São Paulo foi degolado,
mas certamente esperava isto: assim como na antiga Israel, ele escreve
em sua Epístola aos Gálatas, "aquele que nasceu da
carne perseguiu aquele que nasceu do Espírito, assim é
agora". São Pedro foi crucificado de cabeça para
baixo e incendiado, e anteviu seu sofrimento escrevendo em sua Epístola:
"Caríssimos, não vos assusteis com o julgamento pelo
fogo que agora acontece entre vós... mas alegrai-vos, pois sois
participantes dos sofrimentos do Cristo" (1Pd 4,12s).
Nosso Senhor mesmo avisou seus
seguidores: "Eis que vos mando como ovelhas entre os lobos".
Santo Inácio, o segundo bispo de Antioquia, foi feito em pedaços
por bestas selvagens. Sob o reinado de Diocleciano no terceiro século,
velhos, mulheres e crianças foram assassinados por sua fé.
Tertuliano observou que o Estado romano culpava os cristãos por
todos os problemas, incluindo as catástrofes da natureza: não
interessando o que acontecesse, surgia sempre um brado -- "Mandem
os cristãos aos leões! Morte aos cristãos!"
Também parece assim em nosso
próprio tempo. O cristianismo, pregando a dignidade da vida humana,
e seu reconhecimento de que todo indivíduo tem uma alma de valor
infinito, gerou a idéia moderna de liberdade. De várias
maneiras, o cristianismo tem sido o sustentáculo da liberdade
por recusar-se a reconhecer a autoridade final do Estado. A lealdade
do cristão sempre tenderá a transcender a autoridade,
e assim será capaz de resistir. É por isto que os cristãos
foram mortos neste século, e é por isso que eles continuam
sendo perseguidos ainda hoje.
O milagre (e esta palavra foi cuidadosamente
escolhida aqui) é que o cristianismo sobreviveu apesar de tudo.

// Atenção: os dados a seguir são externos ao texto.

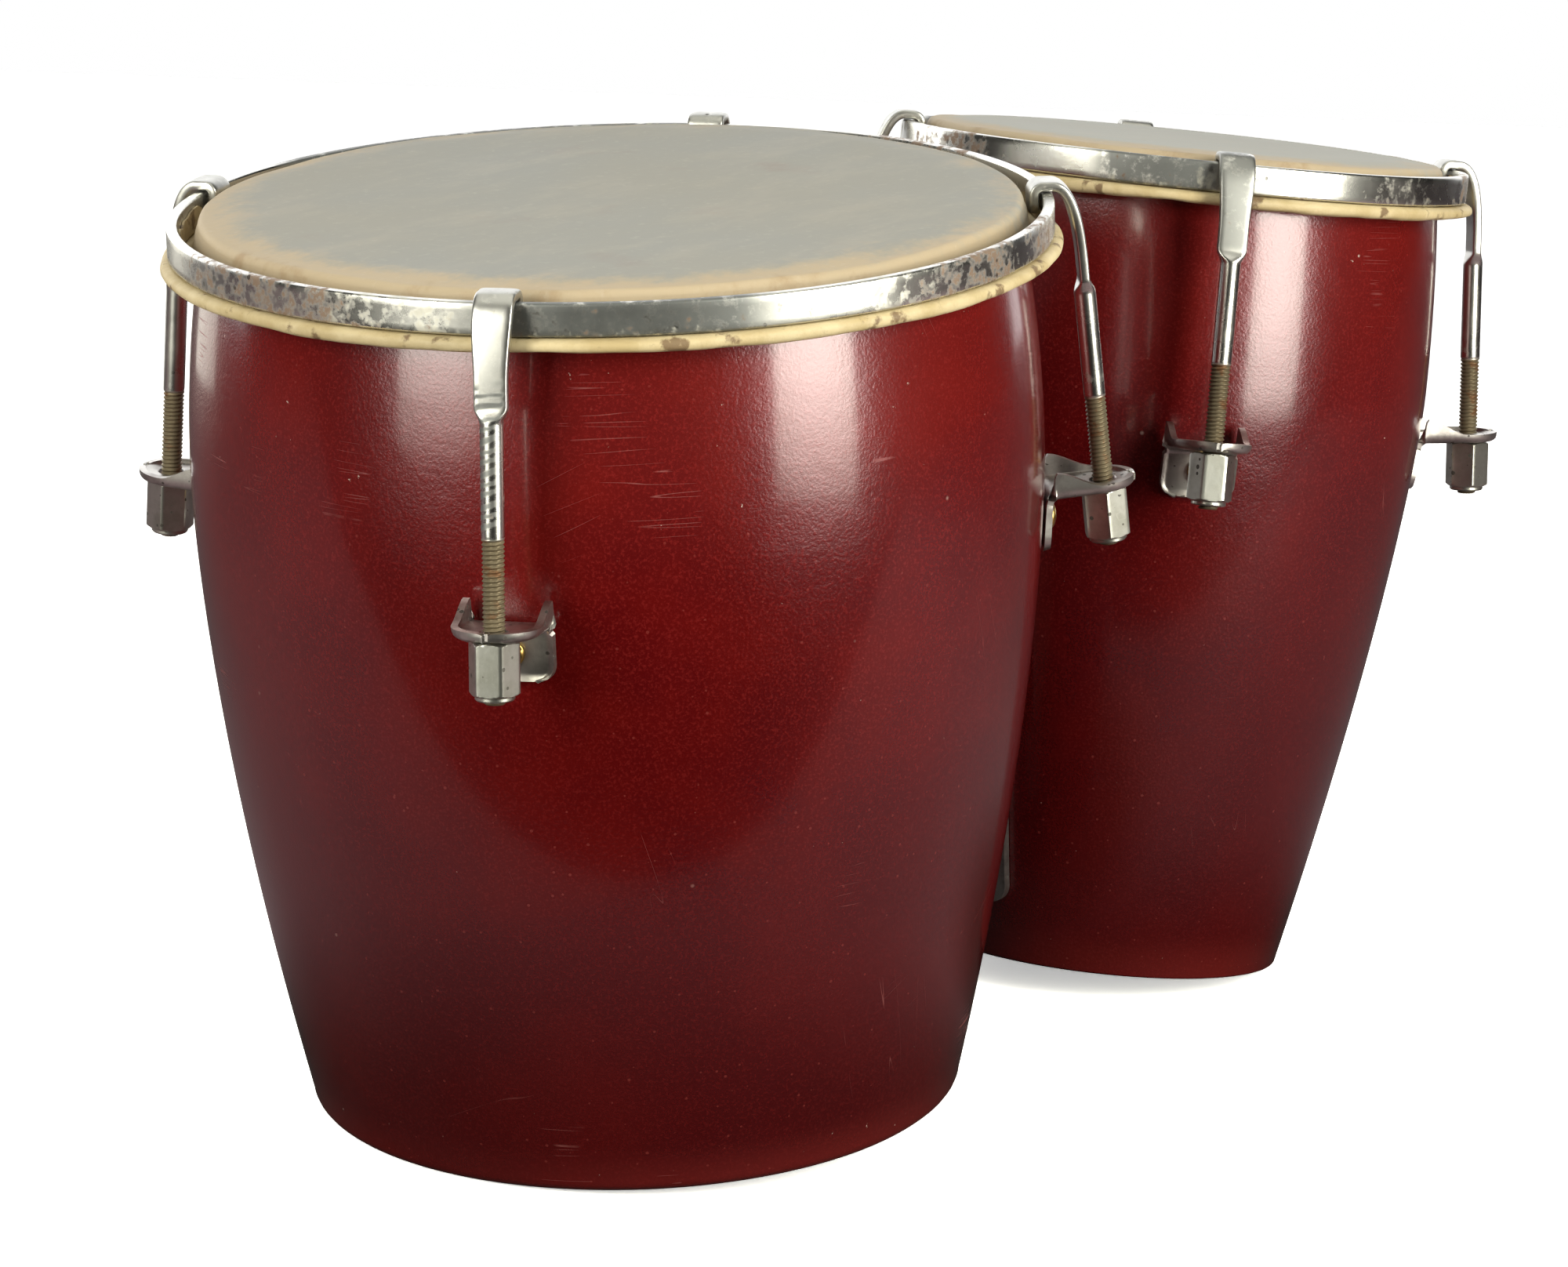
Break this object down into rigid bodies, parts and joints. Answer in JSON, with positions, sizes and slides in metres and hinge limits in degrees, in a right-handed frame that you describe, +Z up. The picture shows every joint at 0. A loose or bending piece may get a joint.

Até agora, ele durou mais do que qualquer governo que tenha tentado
exterminá-lo. De fato, a promessa do Nazareno era de que as Portas
do Inferno jamais prevaleceriam.
-----
Nota:
[1] The Catholic Martyrs of the Twentieth Century. A Comprehensive WorldHistory.
New York, Crossroad Publishing, 2000.